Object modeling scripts
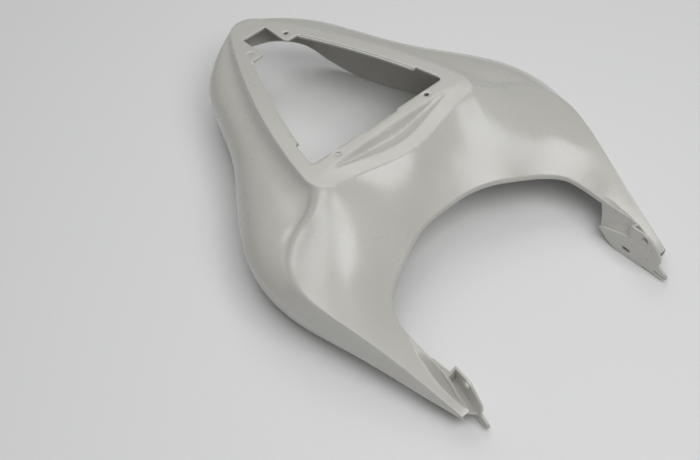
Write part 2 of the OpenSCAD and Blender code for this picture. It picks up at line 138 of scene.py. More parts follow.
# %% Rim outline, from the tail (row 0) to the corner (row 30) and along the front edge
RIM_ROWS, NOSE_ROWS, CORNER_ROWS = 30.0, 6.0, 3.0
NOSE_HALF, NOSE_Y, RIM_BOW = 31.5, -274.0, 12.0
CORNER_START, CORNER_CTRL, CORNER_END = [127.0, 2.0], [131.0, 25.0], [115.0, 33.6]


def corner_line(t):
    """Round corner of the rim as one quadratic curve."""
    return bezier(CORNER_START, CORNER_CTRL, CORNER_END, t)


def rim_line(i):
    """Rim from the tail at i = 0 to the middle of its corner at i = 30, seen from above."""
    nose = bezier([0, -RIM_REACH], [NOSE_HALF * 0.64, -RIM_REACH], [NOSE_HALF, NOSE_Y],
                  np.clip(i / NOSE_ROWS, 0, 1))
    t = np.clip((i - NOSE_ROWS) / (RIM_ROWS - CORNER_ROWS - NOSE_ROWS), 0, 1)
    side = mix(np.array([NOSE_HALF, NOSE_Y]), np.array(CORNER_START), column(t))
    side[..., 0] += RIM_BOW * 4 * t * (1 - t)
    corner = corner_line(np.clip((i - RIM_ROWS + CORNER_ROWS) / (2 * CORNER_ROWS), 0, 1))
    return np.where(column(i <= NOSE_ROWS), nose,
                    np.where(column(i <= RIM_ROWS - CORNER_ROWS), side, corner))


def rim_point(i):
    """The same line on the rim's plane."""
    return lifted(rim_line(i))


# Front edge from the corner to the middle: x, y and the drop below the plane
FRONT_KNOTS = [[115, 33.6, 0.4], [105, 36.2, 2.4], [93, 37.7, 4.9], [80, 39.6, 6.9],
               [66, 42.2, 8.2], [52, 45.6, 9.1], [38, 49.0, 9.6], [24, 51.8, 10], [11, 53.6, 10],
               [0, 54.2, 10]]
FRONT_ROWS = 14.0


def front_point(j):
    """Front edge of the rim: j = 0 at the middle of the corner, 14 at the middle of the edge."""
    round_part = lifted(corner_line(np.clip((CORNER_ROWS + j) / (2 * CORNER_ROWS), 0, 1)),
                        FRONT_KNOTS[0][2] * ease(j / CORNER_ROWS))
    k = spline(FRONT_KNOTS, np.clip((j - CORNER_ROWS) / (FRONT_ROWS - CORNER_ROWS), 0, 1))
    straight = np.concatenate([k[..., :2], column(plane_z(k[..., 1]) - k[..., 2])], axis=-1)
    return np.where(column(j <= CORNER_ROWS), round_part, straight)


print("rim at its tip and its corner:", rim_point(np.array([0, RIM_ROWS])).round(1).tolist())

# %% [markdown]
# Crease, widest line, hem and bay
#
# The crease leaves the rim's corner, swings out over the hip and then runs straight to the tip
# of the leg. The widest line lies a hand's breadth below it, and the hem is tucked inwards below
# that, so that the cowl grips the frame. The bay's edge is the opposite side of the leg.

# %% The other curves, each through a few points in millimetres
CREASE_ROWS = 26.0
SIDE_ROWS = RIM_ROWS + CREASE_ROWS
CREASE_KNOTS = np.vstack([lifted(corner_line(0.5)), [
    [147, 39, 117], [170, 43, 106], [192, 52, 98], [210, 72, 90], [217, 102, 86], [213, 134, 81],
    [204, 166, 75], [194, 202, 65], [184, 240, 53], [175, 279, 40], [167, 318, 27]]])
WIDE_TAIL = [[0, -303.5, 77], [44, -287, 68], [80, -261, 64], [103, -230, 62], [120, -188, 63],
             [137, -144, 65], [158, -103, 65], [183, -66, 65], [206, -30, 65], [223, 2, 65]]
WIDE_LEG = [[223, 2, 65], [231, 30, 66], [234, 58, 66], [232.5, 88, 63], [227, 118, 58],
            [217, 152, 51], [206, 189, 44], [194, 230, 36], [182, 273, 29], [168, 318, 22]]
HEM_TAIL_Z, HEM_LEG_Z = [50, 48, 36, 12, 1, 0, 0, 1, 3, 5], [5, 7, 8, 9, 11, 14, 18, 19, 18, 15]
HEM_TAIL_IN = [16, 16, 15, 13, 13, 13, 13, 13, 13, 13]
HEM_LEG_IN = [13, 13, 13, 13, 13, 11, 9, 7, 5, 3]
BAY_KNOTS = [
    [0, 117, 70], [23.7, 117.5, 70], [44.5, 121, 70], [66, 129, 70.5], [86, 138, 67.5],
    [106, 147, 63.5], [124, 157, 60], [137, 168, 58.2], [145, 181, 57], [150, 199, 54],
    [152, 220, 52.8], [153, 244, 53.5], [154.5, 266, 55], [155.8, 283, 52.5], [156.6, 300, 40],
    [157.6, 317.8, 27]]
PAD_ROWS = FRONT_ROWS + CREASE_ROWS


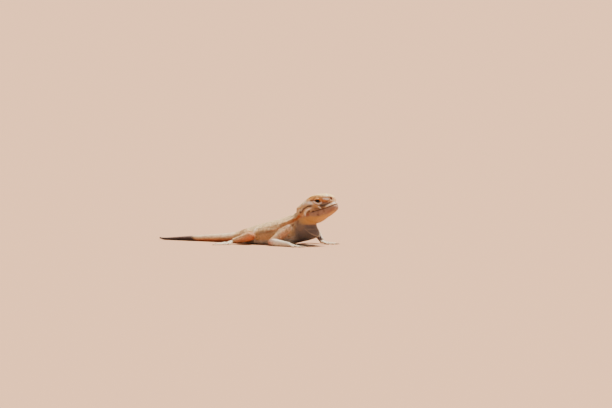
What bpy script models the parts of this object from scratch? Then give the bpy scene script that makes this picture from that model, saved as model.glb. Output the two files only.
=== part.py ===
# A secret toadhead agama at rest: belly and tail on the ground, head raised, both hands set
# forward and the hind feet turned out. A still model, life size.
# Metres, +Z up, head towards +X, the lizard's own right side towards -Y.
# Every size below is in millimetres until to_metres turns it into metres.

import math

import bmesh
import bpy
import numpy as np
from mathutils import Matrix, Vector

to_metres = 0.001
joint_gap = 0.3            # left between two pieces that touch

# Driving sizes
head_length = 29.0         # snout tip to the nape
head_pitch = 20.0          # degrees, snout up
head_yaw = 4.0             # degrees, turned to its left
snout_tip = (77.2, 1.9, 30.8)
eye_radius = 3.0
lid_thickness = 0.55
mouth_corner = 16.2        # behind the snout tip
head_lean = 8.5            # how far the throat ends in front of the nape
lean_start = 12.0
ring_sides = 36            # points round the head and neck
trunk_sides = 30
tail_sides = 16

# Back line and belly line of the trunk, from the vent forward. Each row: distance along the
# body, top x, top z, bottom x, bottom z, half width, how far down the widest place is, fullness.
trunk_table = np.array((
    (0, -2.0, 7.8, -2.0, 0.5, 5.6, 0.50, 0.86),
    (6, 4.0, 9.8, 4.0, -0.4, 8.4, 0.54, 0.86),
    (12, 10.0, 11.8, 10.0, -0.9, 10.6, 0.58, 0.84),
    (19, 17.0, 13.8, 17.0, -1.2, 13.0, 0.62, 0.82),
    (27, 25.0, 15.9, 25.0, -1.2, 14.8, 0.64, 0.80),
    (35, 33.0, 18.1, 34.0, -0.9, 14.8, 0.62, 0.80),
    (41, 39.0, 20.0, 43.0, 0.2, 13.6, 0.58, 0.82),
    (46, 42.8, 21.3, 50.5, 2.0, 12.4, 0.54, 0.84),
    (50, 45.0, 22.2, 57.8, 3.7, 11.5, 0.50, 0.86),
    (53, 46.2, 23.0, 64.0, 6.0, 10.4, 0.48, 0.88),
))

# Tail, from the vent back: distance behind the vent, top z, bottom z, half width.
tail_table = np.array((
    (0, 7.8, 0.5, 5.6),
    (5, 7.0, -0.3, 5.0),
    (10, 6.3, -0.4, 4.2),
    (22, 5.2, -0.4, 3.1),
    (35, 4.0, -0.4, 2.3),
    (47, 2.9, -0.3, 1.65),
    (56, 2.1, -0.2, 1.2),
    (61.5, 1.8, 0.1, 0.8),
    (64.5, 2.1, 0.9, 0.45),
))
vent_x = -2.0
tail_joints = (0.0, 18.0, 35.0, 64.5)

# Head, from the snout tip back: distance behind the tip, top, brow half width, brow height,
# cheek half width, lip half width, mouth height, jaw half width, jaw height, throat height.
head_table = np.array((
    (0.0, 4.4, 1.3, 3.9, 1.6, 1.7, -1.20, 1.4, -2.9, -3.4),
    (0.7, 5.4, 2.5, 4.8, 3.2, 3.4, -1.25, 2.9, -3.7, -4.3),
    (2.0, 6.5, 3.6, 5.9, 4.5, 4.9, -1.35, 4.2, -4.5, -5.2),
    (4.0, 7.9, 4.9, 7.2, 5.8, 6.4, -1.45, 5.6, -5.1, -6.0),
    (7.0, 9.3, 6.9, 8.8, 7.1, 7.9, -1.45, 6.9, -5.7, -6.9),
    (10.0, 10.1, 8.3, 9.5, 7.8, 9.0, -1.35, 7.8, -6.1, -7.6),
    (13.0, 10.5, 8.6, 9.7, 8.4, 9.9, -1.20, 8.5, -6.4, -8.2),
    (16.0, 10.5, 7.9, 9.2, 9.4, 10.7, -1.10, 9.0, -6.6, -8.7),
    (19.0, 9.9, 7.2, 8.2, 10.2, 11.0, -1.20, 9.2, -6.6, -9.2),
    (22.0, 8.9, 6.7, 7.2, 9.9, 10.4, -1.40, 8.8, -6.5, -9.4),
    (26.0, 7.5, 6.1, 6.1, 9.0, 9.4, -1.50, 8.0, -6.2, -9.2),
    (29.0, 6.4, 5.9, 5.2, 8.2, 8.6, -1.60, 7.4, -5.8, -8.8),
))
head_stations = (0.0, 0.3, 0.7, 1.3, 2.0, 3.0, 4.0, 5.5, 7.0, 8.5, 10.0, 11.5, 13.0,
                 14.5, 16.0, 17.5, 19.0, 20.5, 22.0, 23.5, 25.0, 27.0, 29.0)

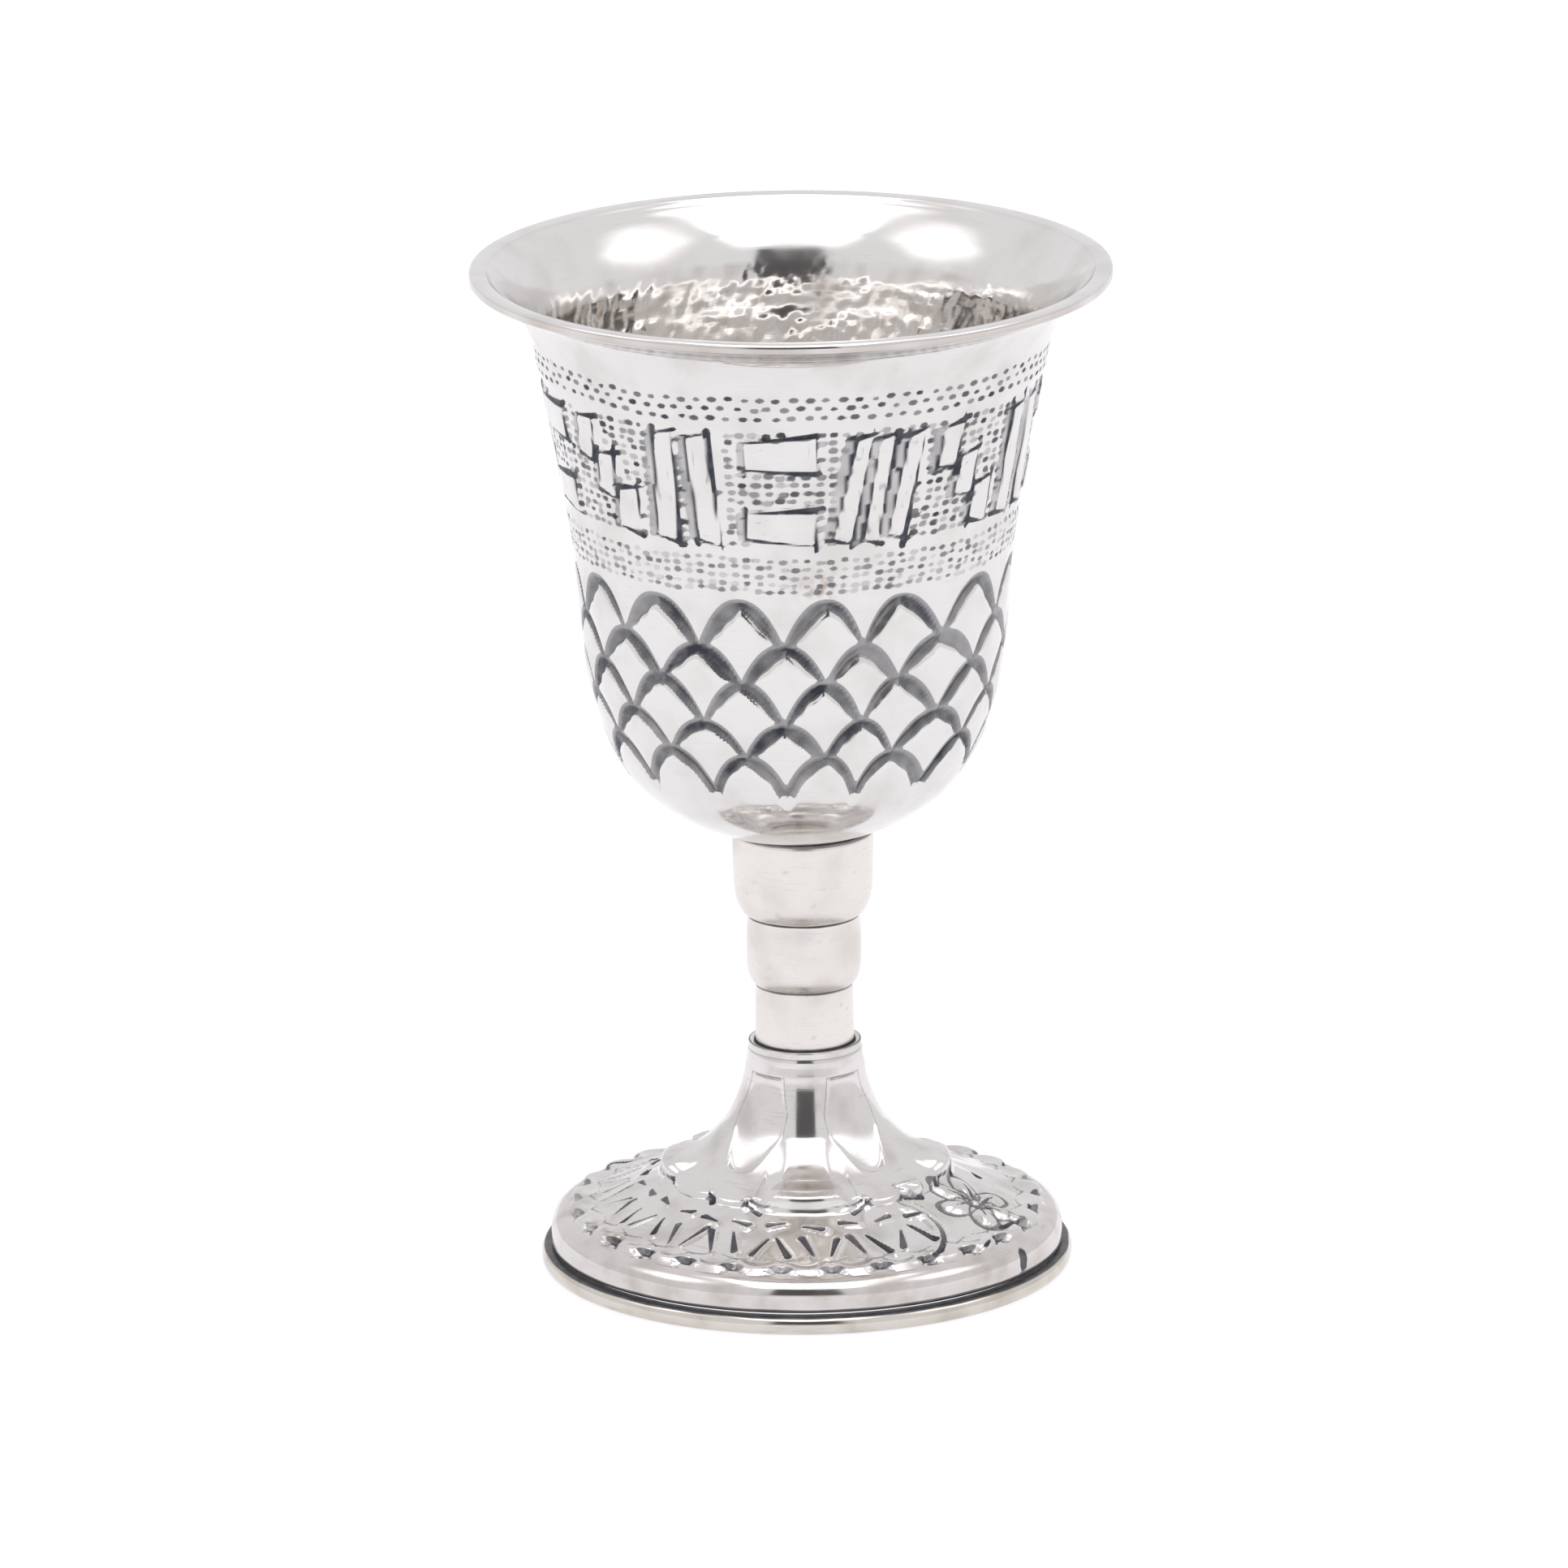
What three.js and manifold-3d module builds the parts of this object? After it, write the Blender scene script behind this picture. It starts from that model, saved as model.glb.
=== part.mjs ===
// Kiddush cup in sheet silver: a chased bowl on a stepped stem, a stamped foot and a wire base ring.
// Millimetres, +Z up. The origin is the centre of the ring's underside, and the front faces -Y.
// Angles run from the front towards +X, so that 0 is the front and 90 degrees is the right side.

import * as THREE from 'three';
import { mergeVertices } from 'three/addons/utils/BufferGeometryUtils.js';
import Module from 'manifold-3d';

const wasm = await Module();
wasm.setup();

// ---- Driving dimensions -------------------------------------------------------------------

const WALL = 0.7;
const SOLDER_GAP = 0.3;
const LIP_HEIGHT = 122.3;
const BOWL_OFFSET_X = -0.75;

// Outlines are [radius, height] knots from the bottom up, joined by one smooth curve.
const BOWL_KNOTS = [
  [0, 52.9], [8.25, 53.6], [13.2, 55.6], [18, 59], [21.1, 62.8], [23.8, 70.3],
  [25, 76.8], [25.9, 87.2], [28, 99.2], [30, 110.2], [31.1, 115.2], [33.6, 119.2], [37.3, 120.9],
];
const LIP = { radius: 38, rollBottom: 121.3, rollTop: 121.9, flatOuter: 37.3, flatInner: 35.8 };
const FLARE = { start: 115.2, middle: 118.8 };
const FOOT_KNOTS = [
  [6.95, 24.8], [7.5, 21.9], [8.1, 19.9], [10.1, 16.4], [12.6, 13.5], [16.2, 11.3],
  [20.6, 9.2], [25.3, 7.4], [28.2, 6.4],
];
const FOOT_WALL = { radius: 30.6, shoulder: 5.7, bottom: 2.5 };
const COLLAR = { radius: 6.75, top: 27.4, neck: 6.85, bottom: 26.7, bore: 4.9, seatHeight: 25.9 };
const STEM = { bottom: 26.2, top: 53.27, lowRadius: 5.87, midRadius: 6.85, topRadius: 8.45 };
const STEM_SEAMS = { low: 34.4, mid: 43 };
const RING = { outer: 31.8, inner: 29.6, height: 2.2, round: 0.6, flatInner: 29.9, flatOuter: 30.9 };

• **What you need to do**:
In the records above, locate every line with the string "three" and copy it.

• **Answer to this problem**:
What three.js and manifold-3d module builds the parts of this object? After it, write the Blender scene script behind this picture. It starts from that model, saved as model.glb.
import * as THREE from 'three';
import { mergeVertices } from 'three/addons/utils/BufferGeometryUtils.js';